Sunday, June 21, 2009

Søren Kierkegaard, "The Rotation Method"

Starting from a principle is affirmed by people of experience to be a very reasonable procedure; I am willing to humor them, and so begin with the principle that all men are bores. Surely no one will prove himself so great a bore as to contradict me in this.
I sort of think of Kanye West ("We all self-conscious / I'm just the first to admit it") as the Kierkegaard of hip hop. And I've always wanted to extend this analogy to other artists, but nothing ever really comes to mind.

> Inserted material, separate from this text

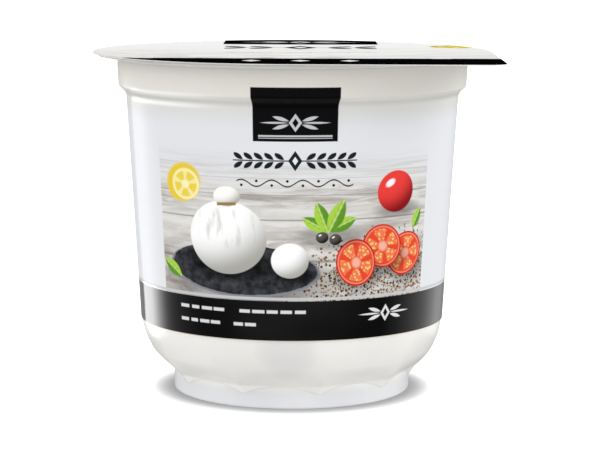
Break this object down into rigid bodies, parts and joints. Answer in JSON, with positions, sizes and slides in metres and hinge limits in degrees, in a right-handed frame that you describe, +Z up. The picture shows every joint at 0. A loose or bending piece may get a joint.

At any rate, I'd like to take advantage of one of Google Books's new features and begin a feature on this blog that I'll try to keep up every Sunday, taking its title from part of the Catholic Mass. Here's this week's Liturgy of the Word:



Unfortunately, some of the crucial passages at the very end are cruelly hidden (that is, those passages after page 239—those not displayed before then aren't really of great importance, and are actually generally misogynistic). I have a slightly different translation on hand, but here is the rest of it:
At every opportunity he was ready with a little philosophical lecture, a very tiresome harangue. Almost in despair, I suddenly discovered that he perspired copiously when talking. I saw the pearls of sweat gather on his brow, unite to form a stream, glide down his nose, and hang at the extreme point of his nose in a drop-shaped body. From the moment of making this discovery, all was changed. I even took pleasure in inciting him to begin his philosophical instruction, merely to observe the perspiration on his brow and at the end of his nose.
The poet Baggesen says somewhere of someone that he was doubtless a good man, but that there was one insuperable objection against him, that there was no word that rhymed with his name. It is extremely wholesome thus to let the realities of life split upon an arbitrary interest. You transform something accidental into the absolute, and as such, into the object of your admiration. This has an excellent effect, especially when one is excited. This method is an excellent stimulus for many persons. You look at everything in life from the standpoint of a wager, and so forth. The more rigidly consistent you are in holding fast to your arbitrariness, the more amusing the ensuing combinations will be. The degree of consistency shows whether you are an artist or a bungler; for to a certain extent all men do the same. The eye with which you look at reality must constantly be changed…
The arbitrariness in oneself corresponds to the accidental in the external world. One should therefore always have an eye open for the accidental, always be expeditus if anything should offer. The so-called social pleasures for which we prepare a week or two in advance amount to so little; on the other hand, even the most insignificant thing may accidentally offer rich material for amusement. It is impossible here to go into detail, for no theory can adequately embrace the concrete. Even the most completely developed theory is poverty-stricken compared with the fullness which the man of genius easily discovers in his ubiquity.
By the way, just because I've labeled this a liturgy, don't think I also take it as gospel.